Characteristics of the CAT’s Fast Track Procedure

Parties seeking an FTP must apply to the CAT under rule 58 of the CAT Rules 2015. If it is approved, the recoverable costs are capped and the hearing must take place within six months of approval. Claims or part of claims are deemed suitable for the inclusion in the fast-track when one or more parties are SMEs and the estimated time for the hearing is 3 days or less. Other factors that determine the suitability of a claim for the fast-track procedure are complexity and novelty of the issue at hand, whether there are any additional claims, the number of witnesses involved and the nature and scale of documentary evidence (including the disclosure requirements). The FTP does not preclude the use of economic evidence but experts may be asked to limit their statements to a particular question such as market definition.[4] The fast-track also allows the award of an interim injunction.[5] The FTP is open to any remedy but the CAT clarified in Breasley Pillows Limited and Others v Vita Cellular Foams (UK) Limited and Others that damages claims requiring a complex assessments of losses are not suitable for an inclusion in the fast-track.[6]

Fast-track in practice

In the only decided claim so far, the CAT’s use of cost capping and limiting disclosure seemed to be effective, bringing Socrates Training Limited’s injunction claim to a swift conclusion after a four-day hearing. It also encouraged the parties to negotiate the amount of damages sought by Socrates Training Limited via mediation.[7] As for the cost capping, the claimants had an annual turnover of £750,000 and their costs were capped at £230,000 – still a significant amount –  while the defendants’ costs were capped at £402,500. The CAT was rigorous in its cost capping decision. It held that the defendant’s budget was disproportionate and reduced it by more than £200,000. It is important to note that the cap in the FTP is set at the lowest amount reasonable not at the amount that is in the party’s best interest. The idea of the cost cap is to strike “a fair balance between enabling access to justice for the claimant and providing a measure of protection to the defendant not only from unmeritorious claims but  also  from  the  burden  of  having  to  defend  a  claim  which  it  is  assumed  for  this purpose  proves  to  be  unfounded.”[8] Thus, the defendant’s costs that were caused by switching to a more specialised and more expensive City law firm were not deemed to be the lowest amount reasonable.

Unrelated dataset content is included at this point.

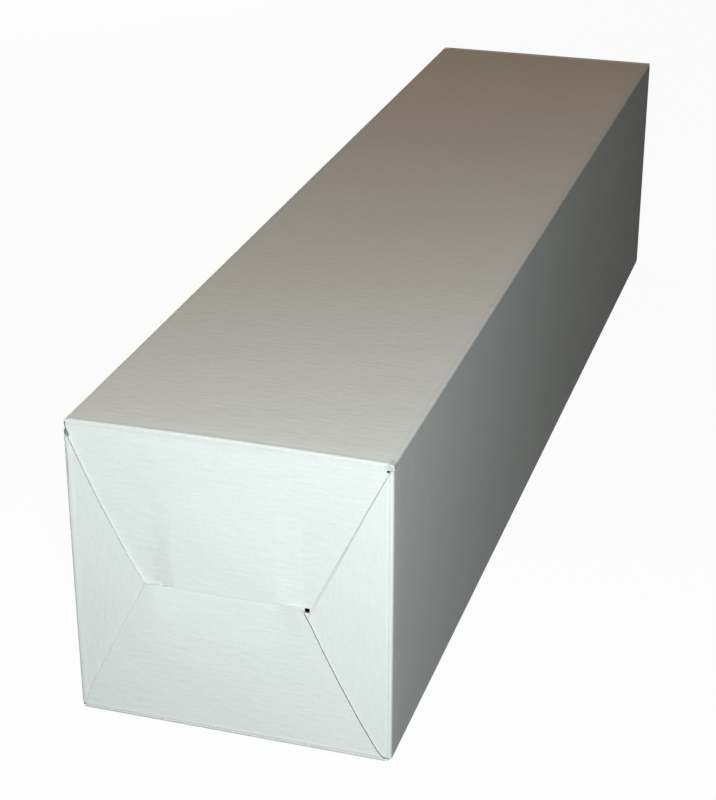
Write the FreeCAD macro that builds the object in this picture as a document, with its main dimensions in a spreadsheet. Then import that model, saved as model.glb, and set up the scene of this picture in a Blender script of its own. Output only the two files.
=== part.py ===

To allow the claim to move forward in the fast-track the CAT also decided to split the trial and only dealt with the question of liability, i.e. the question of whether the defendant abused a dominant position. In other words, the CAT decided the injunctive claim first and, thus, provided the parties with a starting point for their damages negotiations. Other measures that were used to minimise the costs of procedure were limiting the number of witnesses and directing specific disclosure (as opposed to the usual standard disclosure) which is limited to certain categories of documents. Justice Roth also used a practice known as ‘hot tubbing’ or concurrent expert examination where claimants’ and defendants’ experts take the witness box .

Does the FTP strike the right balance?

Only one substantive decision so far does not look like a great success for the FTP but one must bear in mind that litigated cases are only the tip of the iceberg of legal disputes. Lowering the costs for potential injunctions claims via FTP adds certainty for litigants as to the expected costs of a dispute.  This makes the Tribunal more accessible and increases the potential threat from litigation. The more real litigation threat may encourage parties to settle their dispute before they actually reach the CAT or the trial stage at the CAT. Since the FTP became available three fast-track claims were registered and subsequently withdrawn, two of them after the parties settled.[9] It shows that access to justice is not just about the litigated cases but about the disputes that are settled with the involvement of the courts. The Socrates case also demonstrates that an injunction is a good way of determining the substance of a claim, enabling the parties to settle any damages questions afterwards.[10] On the other hand, making the courts more accessible via the fast-track entails the risk that defendants are left out of pocket, as they normally face higher costs – for example, for disclosure. The defendant’s costs in Socrates were capped at £402,500 from a proposed budget of over £600,000. Whether the FTP overemphasises access to justice or whether it is striking a fair balance between defendants and claimants is not yet clear. We will discuss this and other issues at the CCP’s & UEA Law School’s Conference on Private Enforcement of Competition Law: Current Issues that takes place at UEA on 15 September 2017. The programme and booking form are available here.

[1] Schedule 8.

[2] For an application for an interim injunction see UKRS Training Ltd v NSAR Ltd [2017] CAT 14.

[3] [2017] CAT 10.

[4] Socrates Training Limited v The Law Society of England and Wales [2017] CAT 10 para 8.

[5] Rule 68 CAT Rules 2015.

[6] [2016] CAT 8.

[7] The parties have been given time to come to a mediated agreement with regard the amount of damages to be paid.

[8] [2016] CAT 10 para 14.

[9] See Labinvesta Limited v Dako Denmark; Shahid Latif & Mohammed Abdul Waheed v Tesco Stores Limited; NCRQ Ltd v Institution for Occupational Safety and Health.

[10] In Socrates the CAT gave the parties time for mediation to come to a mutual agreeable solution re quantum.